>> start RAW DATA

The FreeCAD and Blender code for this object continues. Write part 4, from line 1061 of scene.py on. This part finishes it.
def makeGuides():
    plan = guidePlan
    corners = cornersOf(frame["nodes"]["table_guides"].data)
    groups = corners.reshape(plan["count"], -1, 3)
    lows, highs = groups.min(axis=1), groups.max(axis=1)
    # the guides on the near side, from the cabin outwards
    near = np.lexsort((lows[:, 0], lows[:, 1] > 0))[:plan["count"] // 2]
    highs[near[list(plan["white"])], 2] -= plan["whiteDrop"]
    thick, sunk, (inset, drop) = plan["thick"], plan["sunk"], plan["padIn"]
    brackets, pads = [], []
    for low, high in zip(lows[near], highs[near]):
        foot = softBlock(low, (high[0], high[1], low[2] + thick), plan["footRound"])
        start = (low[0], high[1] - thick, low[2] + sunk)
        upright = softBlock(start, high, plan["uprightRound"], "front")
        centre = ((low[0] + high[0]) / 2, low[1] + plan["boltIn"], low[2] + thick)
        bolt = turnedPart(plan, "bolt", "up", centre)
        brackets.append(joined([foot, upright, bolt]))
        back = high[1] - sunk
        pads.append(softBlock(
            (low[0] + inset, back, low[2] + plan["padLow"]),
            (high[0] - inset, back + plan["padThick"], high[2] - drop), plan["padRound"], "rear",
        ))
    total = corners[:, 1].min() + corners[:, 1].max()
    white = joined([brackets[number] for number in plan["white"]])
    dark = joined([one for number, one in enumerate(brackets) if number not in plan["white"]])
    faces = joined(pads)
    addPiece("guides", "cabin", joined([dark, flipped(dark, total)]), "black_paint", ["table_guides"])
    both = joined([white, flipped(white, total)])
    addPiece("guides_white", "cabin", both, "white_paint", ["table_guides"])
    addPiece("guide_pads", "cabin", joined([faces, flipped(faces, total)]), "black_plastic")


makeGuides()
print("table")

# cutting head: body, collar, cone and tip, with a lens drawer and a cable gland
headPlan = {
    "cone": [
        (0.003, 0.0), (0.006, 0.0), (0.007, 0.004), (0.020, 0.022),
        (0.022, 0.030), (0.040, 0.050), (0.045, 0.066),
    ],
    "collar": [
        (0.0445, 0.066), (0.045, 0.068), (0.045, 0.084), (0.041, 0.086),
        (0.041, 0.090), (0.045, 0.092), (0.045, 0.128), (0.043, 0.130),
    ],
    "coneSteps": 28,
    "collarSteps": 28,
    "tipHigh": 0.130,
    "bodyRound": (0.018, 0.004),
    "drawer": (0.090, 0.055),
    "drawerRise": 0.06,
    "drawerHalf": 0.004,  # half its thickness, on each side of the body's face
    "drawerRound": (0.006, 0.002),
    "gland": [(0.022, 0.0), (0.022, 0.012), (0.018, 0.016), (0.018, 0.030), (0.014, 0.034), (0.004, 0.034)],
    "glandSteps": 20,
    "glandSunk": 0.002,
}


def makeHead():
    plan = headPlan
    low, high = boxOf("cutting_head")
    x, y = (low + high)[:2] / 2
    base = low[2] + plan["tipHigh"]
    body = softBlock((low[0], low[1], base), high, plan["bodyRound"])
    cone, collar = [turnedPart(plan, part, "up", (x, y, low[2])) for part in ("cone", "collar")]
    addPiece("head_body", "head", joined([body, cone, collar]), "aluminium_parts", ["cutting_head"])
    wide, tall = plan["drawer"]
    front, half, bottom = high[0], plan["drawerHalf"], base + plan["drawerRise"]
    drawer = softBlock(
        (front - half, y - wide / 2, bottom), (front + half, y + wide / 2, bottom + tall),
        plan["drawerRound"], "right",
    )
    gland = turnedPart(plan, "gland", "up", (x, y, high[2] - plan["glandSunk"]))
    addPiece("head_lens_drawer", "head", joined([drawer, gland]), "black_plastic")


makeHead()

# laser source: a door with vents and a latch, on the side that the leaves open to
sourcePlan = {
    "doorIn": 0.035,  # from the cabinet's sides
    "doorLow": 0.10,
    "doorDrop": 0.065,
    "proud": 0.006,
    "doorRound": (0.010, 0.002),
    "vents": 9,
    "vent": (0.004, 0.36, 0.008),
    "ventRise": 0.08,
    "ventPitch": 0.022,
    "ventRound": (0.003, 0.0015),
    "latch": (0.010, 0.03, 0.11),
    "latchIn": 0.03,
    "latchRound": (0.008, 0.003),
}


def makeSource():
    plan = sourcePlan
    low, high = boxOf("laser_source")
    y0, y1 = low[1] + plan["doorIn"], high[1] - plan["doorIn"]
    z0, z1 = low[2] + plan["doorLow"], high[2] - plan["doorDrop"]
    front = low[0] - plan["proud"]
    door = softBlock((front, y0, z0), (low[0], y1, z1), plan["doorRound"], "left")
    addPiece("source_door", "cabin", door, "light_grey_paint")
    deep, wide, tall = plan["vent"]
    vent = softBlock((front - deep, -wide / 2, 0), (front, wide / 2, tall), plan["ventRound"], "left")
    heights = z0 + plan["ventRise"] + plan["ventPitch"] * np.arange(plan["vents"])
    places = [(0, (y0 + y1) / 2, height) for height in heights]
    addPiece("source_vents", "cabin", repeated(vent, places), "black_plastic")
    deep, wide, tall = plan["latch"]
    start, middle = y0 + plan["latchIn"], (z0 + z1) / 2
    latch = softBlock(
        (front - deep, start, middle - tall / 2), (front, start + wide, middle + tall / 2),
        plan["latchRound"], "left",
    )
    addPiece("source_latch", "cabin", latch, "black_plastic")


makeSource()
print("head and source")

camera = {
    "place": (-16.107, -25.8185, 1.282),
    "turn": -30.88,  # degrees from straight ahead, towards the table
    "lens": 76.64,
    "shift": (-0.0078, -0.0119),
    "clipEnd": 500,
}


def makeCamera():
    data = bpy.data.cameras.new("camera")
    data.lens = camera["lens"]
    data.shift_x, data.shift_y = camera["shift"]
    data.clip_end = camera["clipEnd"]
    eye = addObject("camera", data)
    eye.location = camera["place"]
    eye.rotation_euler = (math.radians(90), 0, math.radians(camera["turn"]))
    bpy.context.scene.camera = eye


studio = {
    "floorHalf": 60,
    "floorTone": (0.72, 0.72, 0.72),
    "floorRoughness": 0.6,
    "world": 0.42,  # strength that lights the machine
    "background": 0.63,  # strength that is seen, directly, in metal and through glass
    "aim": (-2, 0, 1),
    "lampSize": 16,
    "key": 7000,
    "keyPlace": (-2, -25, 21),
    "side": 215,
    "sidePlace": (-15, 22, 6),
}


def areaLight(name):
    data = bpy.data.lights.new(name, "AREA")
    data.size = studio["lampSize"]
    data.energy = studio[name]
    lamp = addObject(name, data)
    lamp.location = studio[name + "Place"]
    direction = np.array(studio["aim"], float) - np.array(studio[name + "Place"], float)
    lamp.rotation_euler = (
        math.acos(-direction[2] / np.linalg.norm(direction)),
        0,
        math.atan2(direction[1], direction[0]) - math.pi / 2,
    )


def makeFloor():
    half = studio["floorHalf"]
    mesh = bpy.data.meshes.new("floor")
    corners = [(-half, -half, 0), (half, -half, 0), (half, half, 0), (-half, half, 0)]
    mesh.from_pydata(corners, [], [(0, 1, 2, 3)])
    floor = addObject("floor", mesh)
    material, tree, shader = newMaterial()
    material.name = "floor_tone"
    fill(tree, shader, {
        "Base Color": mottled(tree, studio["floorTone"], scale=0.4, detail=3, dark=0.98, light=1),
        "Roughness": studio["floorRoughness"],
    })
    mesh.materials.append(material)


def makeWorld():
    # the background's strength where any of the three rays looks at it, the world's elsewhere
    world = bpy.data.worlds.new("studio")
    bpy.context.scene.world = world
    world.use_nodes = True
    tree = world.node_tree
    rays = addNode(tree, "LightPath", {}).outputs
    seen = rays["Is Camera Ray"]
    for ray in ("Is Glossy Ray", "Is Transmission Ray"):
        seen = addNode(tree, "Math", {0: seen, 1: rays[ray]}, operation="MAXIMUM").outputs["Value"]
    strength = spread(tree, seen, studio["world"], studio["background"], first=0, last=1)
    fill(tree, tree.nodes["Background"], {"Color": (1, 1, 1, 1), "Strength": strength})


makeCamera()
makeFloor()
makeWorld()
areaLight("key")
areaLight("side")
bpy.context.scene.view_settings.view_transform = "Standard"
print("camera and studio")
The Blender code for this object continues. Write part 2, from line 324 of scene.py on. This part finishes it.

>> end RAW DATA

| JOB |
Search the entries for the string "Blender" and collect each line that has it.

| WORKED ANSWER |
The FreeCAD and Blender code for this object continues. Write part 4, from line 1061 of scene.py on. This part finishes it.
The Blender code for this object continues. Write part 2, from line 324 of scene.py on. This part finishes it.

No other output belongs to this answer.